>> Begin Source material
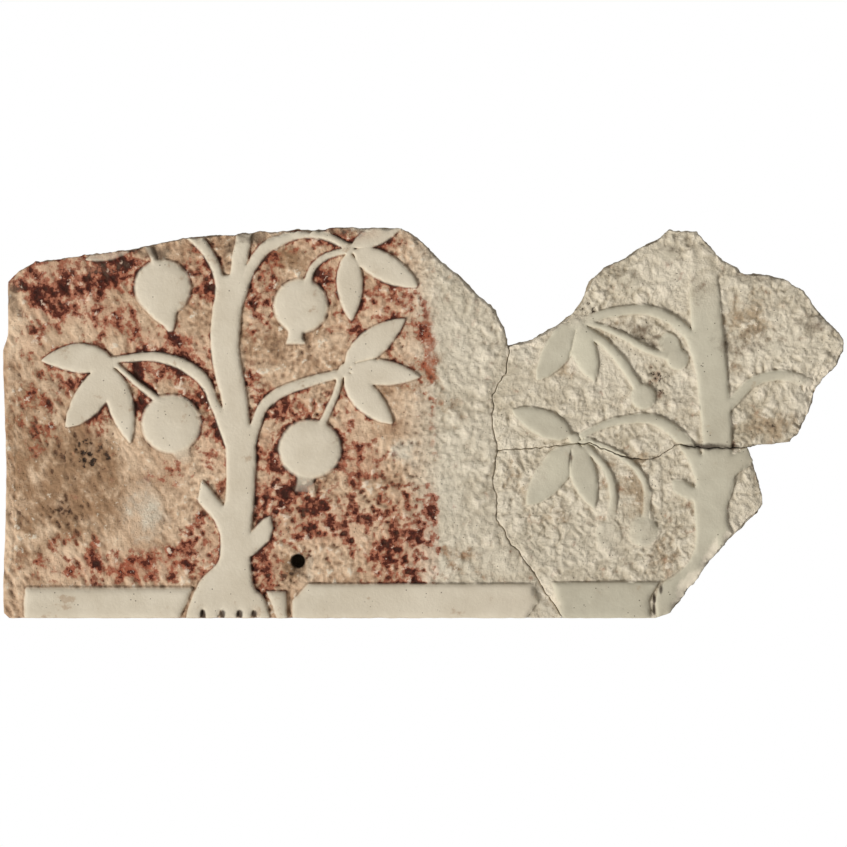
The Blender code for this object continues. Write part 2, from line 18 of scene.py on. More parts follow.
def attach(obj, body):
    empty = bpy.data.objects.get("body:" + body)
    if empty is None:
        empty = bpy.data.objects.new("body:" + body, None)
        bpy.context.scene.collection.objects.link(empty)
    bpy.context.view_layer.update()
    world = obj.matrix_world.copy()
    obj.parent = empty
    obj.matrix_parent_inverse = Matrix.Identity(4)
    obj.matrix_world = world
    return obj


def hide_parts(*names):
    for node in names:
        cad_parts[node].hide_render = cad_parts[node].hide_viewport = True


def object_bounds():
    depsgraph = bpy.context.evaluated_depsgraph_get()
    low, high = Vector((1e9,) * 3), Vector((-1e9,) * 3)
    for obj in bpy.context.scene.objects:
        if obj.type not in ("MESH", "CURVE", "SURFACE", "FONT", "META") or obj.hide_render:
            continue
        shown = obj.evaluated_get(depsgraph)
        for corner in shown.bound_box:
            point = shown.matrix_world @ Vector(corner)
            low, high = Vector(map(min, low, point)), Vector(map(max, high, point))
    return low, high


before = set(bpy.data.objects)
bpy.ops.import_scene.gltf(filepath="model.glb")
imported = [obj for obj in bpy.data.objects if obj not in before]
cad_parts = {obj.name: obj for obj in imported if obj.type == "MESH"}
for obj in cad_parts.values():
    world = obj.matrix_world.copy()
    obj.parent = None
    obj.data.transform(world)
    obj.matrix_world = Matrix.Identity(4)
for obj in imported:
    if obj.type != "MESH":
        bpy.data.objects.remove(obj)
>> End Source material
Extract all of the data exactly as written.

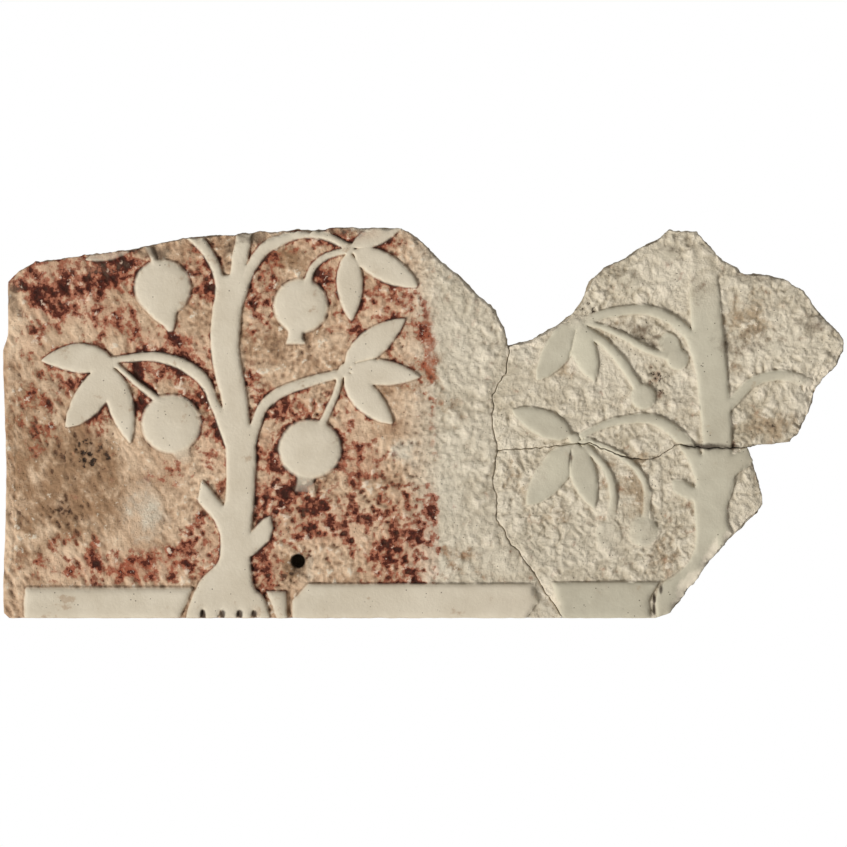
The Blender code for this object continues. Write part 2, from line 18 of scene.py on. More parts follow.
def attach(obj, body):
    empty = bpy.data.objects.get("body:" + body)
    if empty is None:
        empty = bpy.data.objects.new("body:" + body, None)
        bpy.context.scene.collection.objects.link(empty)
    bpy.context.view_layer.update()
    world = obj.matrix_world.copy()
    obj.parent = empty
    obj.matrix_parent_inverse = Matrix.Identity(4)
    obj.matrix_world = world
    return obj


def hide_parts(*names):
    for node in names:
        cad_parts[node].hide_render = cad_parts[node].hide_viewport = True


def object_bounds():
    depsgraph = bpy.context.evaluated_depsgraph_get()
    low, high = Vector((1e9,) * 3), Vector((-1e9,) * 3)
    for obj in bpy.context.scene.objects:
        if obj.type not in ("MESH", "CURVE", "SURFACE", "FONT", "META") or obj.hide_render:
            continue
        shown = obj.evaluated_get(depsgraph)
        for corner in shown.bound_box:
            point = shown.matrix_world @ Vector(corner)
            low, high = Vector(map(min, low, point)), Vector(map(max, high, point))
    return low, high


before = set(bpy.data.objects)
bpy.ops.import_scene.gltf(filepath="model.glb")
imported = [obj for obj in bpy.data.objects if obj not in before]
cad_parts = {obj.name: obj for obj in imported if obj.type == "MESH"}
for obj in cad_parts.values():
    world = obj.matrix_world.copy()
    obj.parent = None
    obj.data.transform(world)
    obj.matrix_world = Matrix.Identity(4)
for obj in imported:
    if obj.type != "MESH":
        bpy.data.objects.remove(obj)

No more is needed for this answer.